I wonder how many thoughts I’ve had. Numbering the thoughts I’ve had over my
lifetime of 34 years would be impossible.
Could I count the number of thoughts I’ve had this year, this month, or
even this week? What about how
many thoughts I’ve had today… probably not. I’m not even certain I could go back through my “thoughts”
file and count how many I have had in the last hour. If I could count my thoughts, then could I classify
them? Good thoughts vs. bad
thoughts; happy thoughts vs. sad or angry thoughts; dream thoughts vs. reality
thoughts; helpful thoughts vs. hateful thoughts; etc… When I think about counting my thoughts and then classifying
them I kinda start feeling like I’m trapped in a Dr. Seuss book. (One fish, Two fish; Red fish, Blue
fish… Are You My Mother?... Oh, the Places You’ll Go…). I could simplify the categorization
process of my thoughts by following the idea of a story I’ve heard about a
culture that would put a stone in a vase at the end of every day. A white stone was placed in the vase if
the day had been good, and a black stone was placed in the vase if the day had
been bad. At the end of the
person’s life the vase would be broken open for everyone to see if the deceased
had lived a life of mostly good days or a life of mostly bad days. The same idea can be true of my
thoughts… are they mostly white stone thoughts or mostly black stone thoughts.
Whatever the thought, however it can be classified, the
thought was generated by my brain, and my brain is such a magnificent calculator
and thinker (just like your brain) I don’t even completely understand the power
my brain contains. My brain is so
powerful it influences the production level of chemicals in my body and
distributes those hormones to the appropriate locations without me even
thinking about it. I have no idea
what all my brain is doing in addition to entertaining the thoughts I
have. Sometimes I wonder if my
brain rolls it’s proverbial eyes at the ridiculous thoughts I entertain. Does my brain smile when I dwell on happy
thoughts or healthful thoughts?
Does my brain fume with anger when I ponder on negative or hateful
ideas? My brain is part of
me, but it isn’t ALL of me. There
is so much more, but it sure seems that my brain possesses much of the control
the rest of me needs in order to function. So… if my brain has most of the power and can do things independent
from me asking it or reminding it, then why do I mistreat it? Why do I punish my brain with poor
thoughts about myself? My brain
has worked all day long to fill my lungs with oxygen, keep my heart rate
regulated, maintain a comfortable body temperature even with the added
challenge of Texas humidity, digest the enchiladas I had for lunch when I
should have had grilled chicken and asparagus, and tell my face to laugh when
my baby scrunches up his nose for his Popeye impression. Plus, I’m sure there are a bajillion
other things my brain has done just in the past 12 hours that I’m leaving
out. If my brain has done all
these wonderful things, why do my emotions insist on punishing my brain?

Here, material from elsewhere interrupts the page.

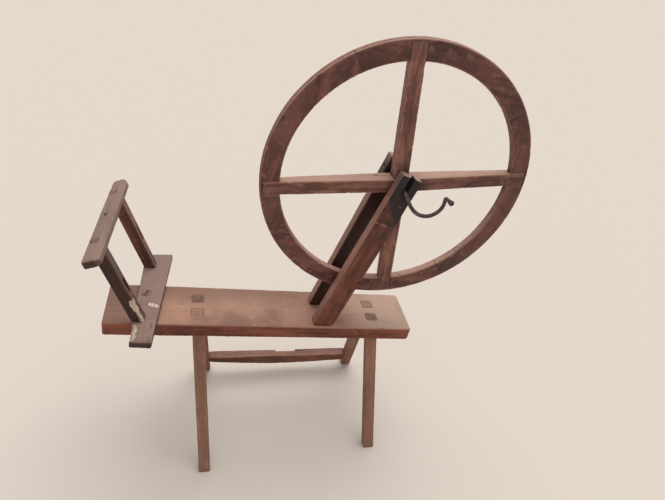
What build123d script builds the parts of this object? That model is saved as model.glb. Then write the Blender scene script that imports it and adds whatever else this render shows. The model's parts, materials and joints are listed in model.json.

Sometimes I feel separated from the connection between my
brain and my emotions. My emotions
feel something I cannot control, my brain tries to make the emotions sensible
and compare the emotion’s existence against my circumstances to balance the
necessity or likelihood for that emotion to occur. When my brain can find no good reason for that emotion, then
there’s this moment of rejection that confuses me. I try to reason with my brain on why I feel a certain way, but
my brain can find no way to balance that ledger. Then I address the emotion and try to understand why the
emotion exists. The emotion just
gets stronger because all it wants is validation for its existence. Then my brain is even more confused
because there really isn’t a good reason for the emotion to exist in the first
place and now it’s getting stronger AND I am allowing it to linger.
For instance, I woke up this morning feeling emotionally
fragile; anxiety was bubbling just below my throat. I don’t really know why it was there, but I recognized the
bitter taste in my mouth and the feeling of knots in my stomach. On paper, there’s not a single good
reason for me to feel anxious because the blessings in my life are innumerable:
my husband and I are happy together and we love our new home, my son is healthy
even if he is kinda fussy with cutting some new teeth, our potbellied pig is
well-behaved and is learning the law of the land, all three of our vehicles are
in working condition and comfortable, all of our bills are paid, we are both
gainfully and happily employed, we have loving and supportive families who only
want good things for us, our a/c and hot water heater work properly, our
refrigerator is full. This list
goes on and on… So why do I feel this nasty monster inside of me. Why do I feel anxiety? My brain doesn’t know, and when I try
to actively think about anxiety, what it means, why it exists, and figure out
where the anxiety stems I just get more anxious. Having dealt with anxiety for several years now, I have
learned that it’s best to just feel the emotion all the way through; just let
the emotion run its course. If I
resist the emotion, then it seems to amplify and become bigger than ever
necessary or appropriate. I did that
today. And I feel better… kinda…
Now I’m just wondering if my thoughts, which cannot be
numbered and probably not even labeled, have anything to do with this dilemma?